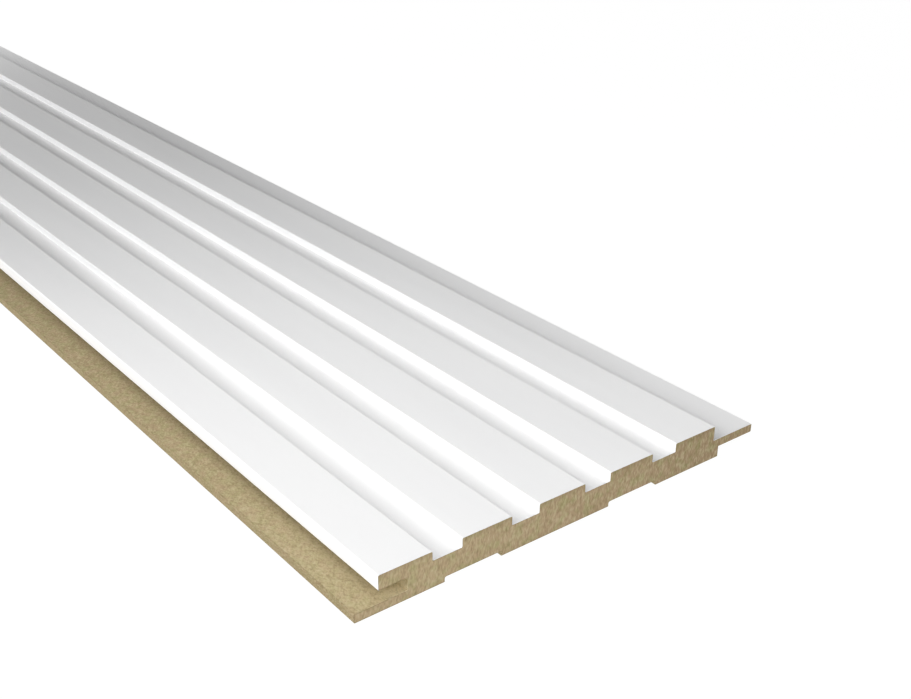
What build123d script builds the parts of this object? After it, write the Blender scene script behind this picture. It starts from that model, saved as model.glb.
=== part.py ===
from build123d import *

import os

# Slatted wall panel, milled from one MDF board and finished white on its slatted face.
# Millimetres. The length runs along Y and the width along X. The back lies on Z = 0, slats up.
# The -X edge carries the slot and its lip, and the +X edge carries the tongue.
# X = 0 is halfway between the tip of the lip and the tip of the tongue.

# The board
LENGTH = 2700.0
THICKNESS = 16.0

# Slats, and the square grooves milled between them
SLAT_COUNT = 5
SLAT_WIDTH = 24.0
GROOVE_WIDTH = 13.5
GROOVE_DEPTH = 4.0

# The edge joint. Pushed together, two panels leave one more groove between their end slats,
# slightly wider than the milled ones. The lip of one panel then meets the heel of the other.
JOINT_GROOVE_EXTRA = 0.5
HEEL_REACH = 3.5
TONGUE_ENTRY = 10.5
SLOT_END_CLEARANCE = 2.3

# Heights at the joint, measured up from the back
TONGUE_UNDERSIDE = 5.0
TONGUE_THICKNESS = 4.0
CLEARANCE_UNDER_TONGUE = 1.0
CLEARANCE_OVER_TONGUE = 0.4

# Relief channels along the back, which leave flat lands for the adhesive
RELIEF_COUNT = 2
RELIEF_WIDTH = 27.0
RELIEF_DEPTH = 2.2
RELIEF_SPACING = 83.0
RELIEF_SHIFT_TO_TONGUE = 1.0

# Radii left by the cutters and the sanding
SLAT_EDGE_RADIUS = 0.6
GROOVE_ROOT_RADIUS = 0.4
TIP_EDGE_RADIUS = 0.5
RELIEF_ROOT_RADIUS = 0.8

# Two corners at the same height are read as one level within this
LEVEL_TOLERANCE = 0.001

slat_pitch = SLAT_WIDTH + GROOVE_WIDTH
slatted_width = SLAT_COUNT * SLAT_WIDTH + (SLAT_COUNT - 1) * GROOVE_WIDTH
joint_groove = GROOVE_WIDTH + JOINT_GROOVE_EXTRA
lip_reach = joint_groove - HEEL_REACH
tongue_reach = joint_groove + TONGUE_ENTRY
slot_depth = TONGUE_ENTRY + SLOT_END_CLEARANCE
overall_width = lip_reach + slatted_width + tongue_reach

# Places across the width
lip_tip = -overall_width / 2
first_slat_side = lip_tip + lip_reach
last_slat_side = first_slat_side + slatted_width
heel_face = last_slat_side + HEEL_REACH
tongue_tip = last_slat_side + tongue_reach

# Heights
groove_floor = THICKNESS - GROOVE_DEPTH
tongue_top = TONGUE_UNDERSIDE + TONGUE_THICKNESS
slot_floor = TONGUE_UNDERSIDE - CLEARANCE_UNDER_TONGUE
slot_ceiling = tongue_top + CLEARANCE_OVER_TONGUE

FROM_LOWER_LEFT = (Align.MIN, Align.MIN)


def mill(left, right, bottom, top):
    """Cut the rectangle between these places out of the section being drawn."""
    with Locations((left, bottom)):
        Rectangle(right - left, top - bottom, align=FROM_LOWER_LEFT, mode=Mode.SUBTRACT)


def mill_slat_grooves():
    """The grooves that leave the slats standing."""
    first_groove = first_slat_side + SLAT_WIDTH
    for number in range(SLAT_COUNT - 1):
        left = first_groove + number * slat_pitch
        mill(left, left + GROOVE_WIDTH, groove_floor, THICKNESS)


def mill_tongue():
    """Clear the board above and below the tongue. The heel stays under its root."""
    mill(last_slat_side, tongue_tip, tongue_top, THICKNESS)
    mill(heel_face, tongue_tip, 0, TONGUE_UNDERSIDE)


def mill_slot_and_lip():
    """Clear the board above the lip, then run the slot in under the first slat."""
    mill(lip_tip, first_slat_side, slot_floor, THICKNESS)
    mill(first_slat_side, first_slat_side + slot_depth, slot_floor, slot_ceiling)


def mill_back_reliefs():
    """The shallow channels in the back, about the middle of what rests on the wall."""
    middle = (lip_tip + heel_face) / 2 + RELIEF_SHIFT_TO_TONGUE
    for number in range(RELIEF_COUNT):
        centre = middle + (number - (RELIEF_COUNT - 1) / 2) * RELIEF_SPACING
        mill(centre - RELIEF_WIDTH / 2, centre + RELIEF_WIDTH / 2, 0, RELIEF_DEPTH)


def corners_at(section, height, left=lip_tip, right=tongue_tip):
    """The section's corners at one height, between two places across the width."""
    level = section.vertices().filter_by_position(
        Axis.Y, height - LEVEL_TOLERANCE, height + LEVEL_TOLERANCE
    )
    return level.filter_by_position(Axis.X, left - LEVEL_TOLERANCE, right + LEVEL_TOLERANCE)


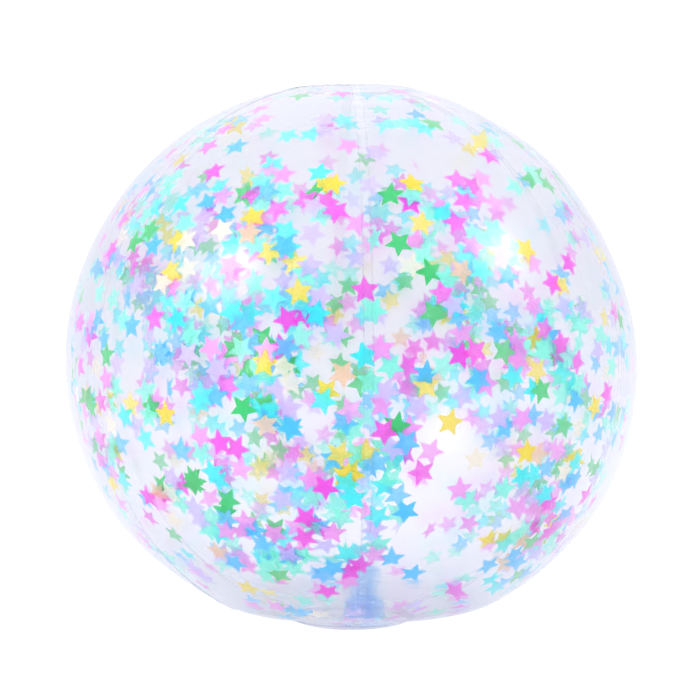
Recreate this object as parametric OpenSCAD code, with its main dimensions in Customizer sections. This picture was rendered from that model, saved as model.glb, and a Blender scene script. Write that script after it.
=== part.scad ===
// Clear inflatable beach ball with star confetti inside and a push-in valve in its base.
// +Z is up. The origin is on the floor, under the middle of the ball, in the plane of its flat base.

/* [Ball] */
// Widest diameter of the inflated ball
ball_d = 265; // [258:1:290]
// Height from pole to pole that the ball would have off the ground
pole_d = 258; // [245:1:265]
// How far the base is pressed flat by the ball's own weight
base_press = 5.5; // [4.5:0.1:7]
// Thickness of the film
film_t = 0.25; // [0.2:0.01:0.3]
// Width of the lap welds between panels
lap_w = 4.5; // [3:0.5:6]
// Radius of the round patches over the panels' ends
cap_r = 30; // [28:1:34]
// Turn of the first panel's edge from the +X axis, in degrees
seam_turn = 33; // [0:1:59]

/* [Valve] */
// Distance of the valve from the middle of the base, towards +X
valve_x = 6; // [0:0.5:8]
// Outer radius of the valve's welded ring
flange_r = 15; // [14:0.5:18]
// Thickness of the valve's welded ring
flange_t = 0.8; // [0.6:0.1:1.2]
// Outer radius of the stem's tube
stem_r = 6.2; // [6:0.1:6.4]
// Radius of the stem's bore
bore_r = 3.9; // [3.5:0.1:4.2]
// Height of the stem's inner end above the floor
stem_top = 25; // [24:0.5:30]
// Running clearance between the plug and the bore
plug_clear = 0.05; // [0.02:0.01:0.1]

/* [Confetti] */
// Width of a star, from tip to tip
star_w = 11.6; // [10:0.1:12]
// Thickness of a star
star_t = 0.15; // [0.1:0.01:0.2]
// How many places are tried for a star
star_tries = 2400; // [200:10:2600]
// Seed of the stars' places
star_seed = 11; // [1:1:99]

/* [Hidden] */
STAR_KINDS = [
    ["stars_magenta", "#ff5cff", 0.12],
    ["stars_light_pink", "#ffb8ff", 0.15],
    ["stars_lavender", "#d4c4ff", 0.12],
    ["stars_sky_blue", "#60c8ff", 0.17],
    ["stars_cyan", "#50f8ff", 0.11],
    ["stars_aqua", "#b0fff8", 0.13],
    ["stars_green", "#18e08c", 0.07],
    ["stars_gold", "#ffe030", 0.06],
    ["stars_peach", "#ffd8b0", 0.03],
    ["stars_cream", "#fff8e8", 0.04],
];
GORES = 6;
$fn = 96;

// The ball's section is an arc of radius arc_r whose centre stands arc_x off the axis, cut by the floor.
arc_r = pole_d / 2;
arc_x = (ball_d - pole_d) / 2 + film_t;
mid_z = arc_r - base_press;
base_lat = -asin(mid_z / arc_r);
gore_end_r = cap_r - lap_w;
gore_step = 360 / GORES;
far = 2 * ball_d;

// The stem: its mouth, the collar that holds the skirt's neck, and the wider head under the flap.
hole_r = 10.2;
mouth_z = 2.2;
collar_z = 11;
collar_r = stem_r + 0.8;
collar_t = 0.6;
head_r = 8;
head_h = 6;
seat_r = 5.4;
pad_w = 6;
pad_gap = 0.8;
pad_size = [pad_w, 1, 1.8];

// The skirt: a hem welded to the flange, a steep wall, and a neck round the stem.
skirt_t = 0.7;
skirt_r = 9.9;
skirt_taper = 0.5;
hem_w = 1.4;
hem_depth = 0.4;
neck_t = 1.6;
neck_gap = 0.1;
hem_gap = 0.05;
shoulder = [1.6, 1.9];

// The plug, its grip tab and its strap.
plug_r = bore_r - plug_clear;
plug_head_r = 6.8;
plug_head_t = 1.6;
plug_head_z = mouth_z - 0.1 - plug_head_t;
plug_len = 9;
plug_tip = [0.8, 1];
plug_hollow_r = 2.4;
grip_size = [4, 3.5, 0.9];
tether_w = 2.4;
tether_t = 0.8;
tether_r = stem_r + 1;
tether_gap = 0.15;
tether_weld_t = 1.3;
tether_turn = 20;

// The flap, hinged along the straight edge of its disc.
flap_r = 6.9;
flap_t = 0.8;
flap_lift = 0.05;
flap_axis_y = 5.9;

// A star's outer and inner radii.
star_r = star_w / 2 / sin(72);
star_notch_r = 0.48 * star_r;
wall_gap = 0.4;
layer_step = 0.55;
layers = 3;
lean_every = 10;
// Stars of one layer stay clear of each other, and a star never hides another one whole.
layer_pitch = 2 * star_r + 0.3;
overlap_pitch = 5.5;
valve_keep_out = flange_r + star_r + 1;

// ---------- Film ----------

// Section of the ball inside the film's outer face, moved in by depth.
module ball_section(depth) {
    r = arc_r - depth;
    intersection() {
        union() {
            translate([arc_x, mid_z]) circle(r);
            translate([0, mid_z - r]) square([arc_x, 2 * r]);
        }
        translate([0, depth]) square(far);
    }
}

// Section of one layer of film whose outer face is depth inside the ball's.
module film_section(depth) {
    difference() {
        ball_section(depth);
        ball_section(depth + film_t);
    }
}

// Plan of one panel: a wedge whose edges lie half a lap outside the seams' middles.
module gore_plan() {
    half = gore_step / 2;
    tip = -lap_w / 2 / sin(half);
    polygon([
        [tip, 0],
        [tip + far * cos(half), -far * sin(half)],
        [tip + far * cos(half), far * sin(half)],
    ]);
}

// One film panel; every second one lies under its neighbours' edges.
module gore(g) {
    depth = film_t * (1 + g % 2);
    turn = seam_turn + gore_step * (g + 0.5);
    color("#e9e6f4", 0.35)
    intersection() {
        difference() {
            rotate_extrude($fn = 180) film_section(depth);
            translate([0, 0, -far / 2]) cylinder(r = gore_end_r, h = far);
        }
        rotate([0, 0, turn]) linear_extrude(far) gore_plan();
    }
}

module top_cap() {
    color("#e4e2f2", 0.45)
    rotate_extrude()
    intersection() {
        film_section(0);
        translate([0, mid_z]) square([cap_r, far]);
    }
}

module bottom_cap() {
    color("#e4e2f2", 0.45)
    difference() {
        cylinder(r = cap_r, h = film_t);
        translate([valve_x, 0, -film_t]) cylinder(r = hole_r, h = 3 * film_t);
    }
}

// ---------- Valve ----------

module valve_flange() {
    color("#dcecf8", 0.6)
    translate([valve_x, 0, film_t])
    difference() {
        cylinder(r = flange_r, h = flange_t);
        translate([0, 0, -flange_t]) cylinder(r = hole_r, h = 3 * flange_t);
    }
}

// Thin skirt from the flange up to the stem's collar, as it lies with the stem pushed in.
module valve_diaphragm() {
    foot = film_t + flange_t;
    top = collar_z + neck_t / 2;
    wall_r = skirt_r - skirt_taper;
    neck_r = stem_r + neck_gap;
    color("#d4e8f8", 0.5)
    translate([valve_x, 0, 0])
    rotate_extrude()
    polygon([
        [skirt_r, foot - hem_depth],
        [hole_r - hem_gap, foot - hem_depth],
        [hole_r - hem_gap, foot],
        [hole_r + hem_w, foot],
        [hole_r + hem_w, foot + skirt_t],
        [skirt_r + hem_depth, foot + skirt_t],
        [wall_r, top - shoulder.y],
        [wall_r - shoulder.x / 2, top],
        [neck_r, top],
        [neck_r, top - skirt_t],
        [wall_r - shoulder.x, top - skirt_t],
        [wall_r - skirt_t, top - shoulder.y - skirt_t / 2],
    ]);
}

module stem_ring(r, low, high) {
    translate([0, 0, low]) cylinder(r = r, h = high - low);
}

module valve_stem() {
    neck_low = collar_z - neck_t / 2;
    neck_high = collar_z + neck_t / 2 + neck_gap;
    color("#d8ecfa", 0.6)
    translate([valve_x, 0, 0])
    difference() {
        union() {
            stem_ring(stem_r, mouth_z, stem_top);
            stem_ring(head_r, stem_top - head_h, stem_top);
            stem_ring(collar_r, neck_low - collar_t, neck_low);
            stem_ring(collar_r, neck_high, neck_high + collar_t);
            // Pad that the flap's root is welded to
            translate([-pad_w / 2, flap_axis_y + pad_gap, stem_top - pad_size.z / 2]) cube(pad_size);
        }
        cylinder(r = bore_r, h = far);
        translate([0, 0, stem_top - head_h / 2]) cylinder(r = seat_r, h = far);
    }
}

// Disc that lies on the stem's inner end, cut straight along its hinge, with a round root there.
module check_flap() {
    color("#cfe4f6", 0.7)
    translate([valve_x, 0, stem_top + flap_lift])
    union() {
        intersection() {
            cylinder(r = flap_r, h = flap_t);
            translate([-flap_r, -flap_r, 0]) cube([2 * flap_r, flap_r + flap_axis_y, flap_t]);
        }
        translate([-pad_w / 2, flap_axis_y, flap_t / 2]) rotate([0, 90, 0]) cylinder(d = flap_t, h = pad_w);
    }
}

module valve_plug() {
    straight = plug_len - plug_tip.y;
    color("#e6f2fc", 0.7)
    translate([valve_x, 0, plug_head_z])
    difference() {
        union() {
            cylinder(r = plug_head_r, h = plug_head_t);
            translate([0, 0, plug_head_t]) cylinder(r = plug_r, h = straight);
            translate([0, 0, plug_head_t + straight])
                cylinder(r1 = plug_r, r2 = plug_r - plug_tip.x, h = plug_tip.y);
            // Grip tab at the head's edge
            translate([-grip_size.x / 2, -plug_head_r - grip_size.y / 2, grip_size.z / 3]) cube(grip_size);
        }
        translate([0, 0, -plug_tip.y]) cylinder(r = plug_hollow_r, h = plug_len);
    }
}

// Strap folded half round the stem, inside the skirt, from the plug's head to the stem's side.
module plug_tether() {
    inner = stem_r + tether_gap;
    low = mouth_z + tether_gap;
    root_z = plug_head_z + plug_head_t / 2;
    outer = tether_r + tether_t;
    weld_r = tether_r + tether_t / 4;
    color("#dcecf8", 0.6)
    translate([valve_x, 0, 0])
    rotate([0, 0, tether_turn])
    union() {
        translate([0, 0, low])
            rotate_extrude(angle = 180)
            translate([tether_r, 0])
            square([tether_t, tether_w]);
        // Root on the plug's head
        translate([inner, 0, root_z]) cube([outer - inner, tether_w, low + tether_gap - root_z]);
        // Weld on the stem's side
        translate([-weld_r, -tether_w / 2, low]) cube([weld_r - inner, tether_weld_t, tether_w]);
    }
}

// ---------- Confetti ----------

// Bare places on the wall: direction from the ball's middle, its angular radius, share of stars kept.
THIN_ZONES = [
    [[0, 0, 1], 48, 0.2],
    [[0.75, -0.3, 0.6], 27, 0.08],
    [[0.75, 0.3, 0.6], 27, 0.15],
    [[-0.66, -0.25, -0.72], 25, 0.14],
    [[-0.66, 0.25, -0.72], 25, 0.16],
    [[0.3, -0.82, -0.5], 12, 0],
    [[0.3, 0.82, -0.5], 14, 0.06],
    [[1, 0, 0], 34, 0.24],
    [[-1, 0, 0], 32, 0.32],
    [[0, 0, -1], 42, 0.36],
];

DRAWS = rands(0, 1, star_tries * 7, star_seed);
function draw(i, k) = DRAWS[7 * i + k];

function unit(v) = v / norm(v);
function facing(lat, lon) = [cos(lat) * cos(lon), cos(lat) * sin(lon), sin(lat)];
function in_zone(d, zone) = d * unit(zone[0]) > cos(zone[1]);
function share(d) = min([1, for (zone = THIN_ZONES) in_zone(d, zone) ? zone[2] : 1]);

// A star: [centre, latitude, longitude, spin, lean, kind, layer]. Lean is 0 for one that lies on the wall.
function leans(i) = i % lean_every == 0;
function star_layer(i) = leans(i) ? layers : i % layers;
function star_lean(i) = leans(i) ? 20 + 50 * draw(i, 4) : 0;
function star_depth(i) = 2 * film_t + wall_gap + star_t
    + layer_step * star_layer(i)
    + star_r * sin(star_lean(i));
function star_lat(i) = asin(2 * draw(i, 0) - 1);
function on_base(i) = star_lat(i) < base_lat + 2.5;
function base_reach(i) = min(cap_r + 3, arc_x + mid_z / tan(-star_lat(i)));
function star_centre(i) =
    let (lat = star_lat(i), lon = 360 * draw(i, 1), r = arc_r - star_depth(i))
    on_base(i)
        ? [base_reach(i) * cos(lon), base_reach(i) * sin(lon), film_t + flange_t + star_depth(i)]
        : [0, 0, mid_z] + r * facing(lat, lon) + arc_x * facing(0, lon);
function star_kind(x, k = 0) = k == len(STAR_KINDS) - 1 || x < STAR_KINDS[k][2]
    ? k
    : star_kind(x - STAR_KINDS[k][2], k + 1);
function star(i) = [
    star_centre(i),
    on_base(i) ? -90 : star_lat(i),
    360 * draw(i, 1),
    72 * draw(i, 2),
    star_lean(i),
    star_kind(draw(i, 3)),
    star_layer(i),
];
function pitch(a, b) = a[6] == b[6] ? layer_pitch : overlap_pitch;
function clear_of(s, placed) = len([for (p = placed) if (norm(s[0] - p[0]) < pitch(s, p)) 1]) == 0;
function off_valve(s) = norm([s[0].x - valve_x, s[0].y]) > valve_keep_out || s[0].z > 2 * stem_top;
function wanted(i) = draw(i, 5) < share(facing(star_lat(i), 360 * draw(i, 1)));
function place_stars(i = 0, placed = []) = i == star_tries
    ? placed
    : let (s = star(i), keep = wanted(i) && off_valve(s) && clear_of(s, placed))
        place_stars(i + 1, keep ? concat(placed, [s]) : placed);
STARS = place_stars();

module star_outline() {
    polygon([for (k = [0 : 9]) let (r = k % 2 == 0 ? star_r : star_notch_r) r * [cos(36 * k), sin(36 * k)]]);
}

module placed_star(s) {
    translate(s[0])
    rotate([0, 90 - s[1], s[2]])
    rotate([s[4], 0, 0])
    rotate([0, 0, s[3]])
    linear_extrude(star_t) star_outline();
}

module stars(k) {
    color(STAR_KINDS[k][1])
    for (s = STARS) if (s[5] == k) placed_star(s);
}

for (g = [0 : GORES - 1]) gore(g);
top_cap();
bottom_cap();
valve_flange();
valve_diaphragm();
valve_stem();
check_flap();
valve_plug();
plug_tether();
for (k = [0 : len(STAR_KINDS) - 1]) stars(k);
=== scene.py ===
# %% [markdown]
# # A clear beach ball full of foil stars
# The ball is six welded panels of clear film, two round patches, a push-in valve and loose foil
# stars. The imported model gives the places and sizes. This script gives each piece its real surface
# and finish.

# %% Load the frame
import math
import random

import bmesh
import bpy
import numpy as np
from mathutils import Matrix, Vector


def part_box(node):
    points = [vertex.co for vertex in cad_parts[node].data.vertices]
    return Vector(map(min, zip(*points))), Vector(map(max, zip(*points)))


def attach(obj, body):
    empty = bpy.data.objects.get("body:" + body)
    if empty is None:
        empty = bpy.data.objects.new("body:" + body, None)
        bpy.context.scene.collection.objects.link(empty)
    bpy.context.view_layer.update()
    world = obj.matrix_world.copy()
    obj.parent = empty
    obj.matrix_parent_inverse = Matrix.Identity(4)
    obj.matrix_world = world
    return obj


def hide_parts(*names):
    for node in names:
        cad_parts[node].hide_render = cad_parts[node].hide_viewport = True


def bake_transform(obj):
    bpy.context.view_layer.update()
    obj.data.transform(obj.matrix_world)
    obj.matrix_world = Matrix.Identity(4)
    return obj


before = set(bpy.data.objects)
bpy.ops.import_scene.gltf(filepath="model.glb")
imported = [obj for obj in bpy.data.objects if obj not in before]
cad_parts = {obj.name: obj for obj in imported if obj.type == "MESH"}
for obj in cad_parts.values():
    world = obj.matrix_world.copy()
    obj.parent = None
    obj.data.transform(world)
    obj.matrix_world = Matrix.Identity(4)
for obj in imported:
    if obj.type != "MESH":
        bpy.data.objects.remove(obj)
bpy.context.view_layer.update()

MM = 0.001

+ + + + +

Your task >> Extract exactly the leading lines of the data, stopping at and including the line with "GROOVE_DEPTH = 4.0".

Solution >>
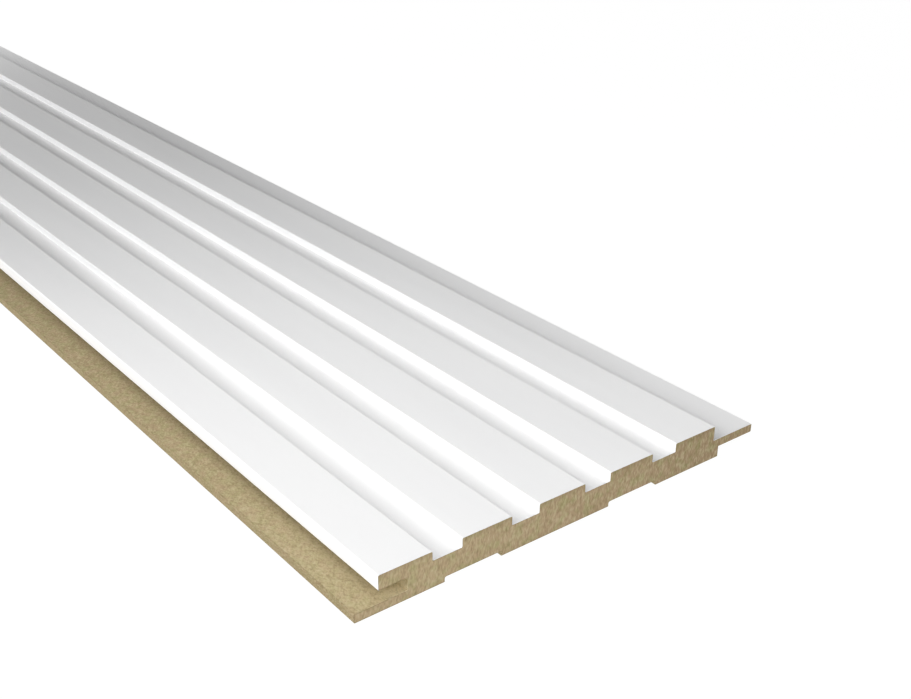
What build123d script builds the parts of this object? After it, write the Blender scene script behind this picture. It starts from that model, saved as model.glb.
=== part.py ===
from build123d import *

import os

# Slatted wall panel, milled from one MDF board and finished white on its slatted face.
# Millimetres. The length runs along Y and the width along X. The back lies on Z = 0, slats up.
# The -X edge carries the slot and its lip, and the +X edge carries the tongue.
# X = 0 is halfway between the tip of the lip and the tip of the tongue.

# The board
LENGTH = 2700.0
THICKNESS = 16.0

# Slats, and the square grooves milled between them
SLAT_COUNT = 5
SLAT_WIDTH = 24.0
GROOVE_WIDTH = 13.5
GROOVE_DEPTH = 4.0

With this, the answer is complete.